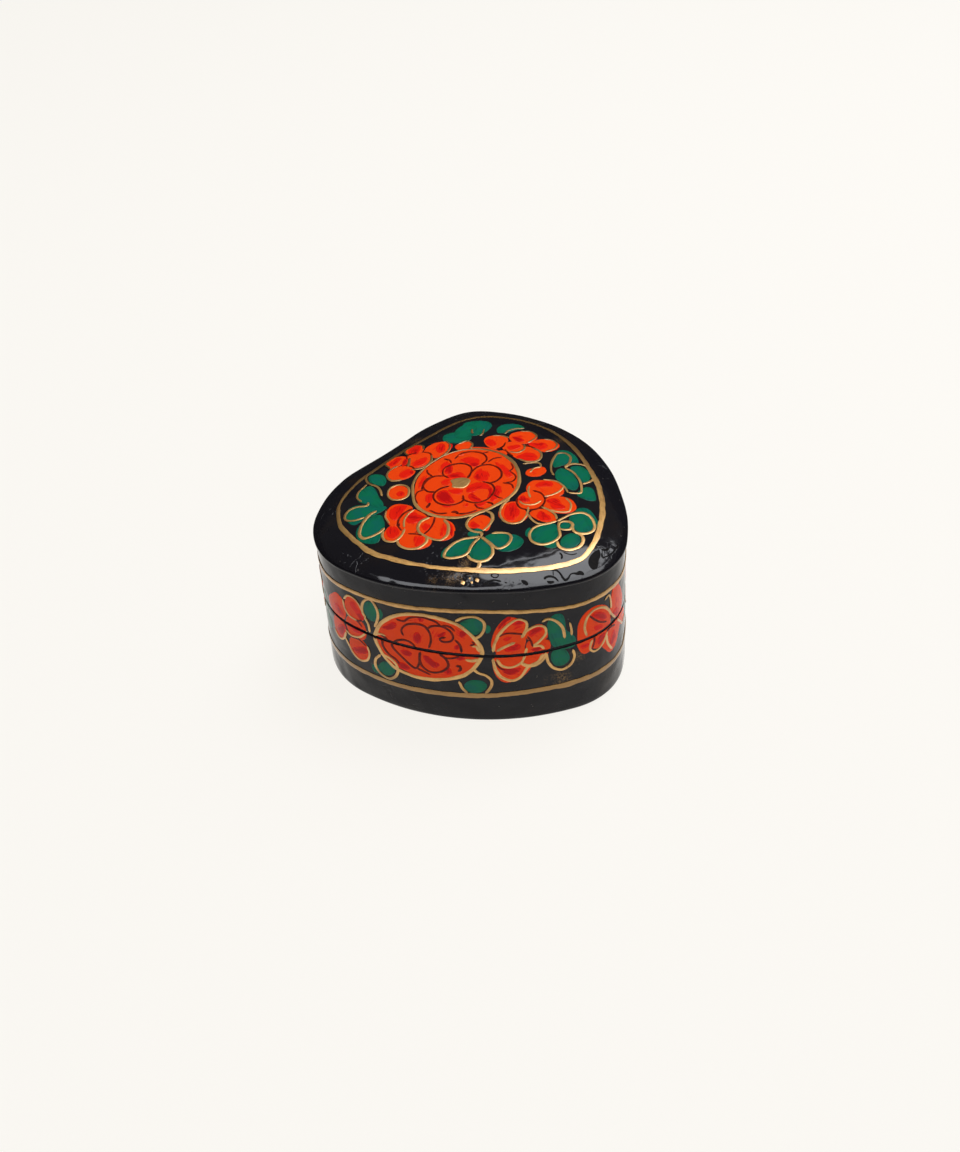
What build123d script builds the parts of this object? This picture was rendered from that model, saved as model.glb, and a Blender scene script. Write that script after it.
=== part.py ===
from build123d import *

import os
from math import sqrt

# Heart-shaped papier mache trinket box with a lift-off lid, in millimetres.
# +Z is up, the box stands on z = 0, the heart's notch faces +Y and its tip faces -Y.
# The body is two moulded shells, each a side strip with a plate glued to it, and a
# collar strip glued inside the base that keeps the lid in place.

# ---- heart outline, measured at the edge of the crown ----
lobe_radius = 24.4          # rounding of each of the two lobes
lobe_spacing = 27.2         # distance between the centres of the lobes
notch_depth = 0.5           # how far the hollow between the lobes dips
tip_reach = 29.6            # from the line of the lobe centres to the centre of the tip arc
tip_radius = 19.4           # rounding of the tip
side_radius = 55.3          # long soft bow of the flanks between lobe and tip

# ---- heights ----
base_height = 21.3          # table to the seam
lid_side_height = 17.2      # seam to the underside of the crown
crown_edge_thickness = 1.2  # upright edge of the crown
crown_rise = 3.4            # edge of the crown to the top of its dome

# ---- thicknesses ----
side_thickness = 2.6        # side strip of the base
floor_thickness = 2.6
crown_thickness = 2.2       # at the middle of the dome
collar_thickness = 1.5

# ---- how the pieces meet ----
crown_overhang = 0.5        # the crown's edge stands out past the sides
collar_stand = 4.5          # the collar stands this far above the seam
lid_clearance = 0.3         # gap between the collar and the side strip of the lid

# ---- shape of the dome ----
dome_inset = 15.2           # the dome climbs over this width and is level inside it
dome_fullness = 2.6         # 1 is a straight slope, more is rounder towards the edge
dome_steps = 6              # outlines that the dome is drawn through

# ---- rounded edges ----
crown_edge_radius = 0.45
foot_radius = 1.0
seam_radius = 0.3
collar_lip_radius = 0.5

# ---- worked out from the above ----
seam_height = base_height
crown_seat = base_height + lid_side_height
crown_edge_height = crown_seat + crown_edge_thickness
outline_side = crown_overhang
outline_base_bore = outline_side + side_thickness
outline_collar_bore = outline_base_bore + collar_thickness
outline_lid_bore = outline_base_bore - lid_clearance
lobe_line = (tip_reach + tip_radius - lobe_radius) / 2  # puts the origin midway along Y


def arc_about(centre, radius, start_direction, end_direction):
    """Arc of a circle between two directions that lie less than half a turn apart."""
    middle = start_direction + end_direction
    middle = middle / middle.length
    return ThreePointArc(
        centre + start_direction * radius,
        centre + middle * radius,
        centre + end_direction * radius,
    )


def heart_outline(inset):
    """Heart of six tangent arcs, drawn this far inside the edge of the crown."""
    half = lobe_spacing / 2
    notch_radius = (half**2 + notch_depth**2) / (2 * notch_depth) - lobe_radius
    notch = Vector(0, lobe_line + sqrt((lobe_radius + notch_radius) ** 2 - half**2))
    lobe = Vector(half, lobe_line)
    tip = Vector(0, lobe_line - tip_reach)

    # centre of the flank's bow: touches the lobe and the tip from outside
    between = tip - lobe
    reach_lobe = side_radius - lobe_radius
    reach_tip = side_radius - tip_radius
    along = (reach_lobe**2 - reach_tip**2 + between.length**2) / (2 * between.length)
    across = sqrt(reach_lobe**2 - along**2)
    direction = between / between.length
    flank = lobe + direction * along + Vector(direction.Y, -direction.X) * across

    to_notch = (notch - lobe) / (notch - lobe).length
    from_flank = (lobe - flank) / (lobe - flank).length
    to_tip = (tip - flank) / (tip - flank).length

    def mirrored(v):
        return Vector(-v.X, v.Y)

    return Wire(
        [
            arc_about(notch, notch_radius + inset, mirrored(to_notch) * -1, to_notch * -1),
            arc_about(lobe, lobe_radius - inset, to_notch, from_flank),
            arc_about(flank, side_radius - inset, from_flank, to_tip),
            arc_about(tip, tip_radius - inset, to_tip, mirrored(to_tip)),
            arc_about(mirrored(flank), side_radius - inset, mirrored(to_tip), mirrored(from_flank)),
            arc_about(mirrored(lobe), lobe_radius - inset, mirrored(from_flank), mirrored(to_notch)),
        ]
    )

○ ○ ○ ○

Problem to solve
Pull out each line holding the string "that".

Completed task
What build123d script builds the parts of this object? This picture was rendered from that model, saved as model.glb, and a Blender scene script. Write that script after it.
# collar strip glued inside the base that keeps the lid in place.
dome_steps = 6              # outlines that the dome is drawn through
    """Arc of a circle between two directions that lie less than half a turn apart."""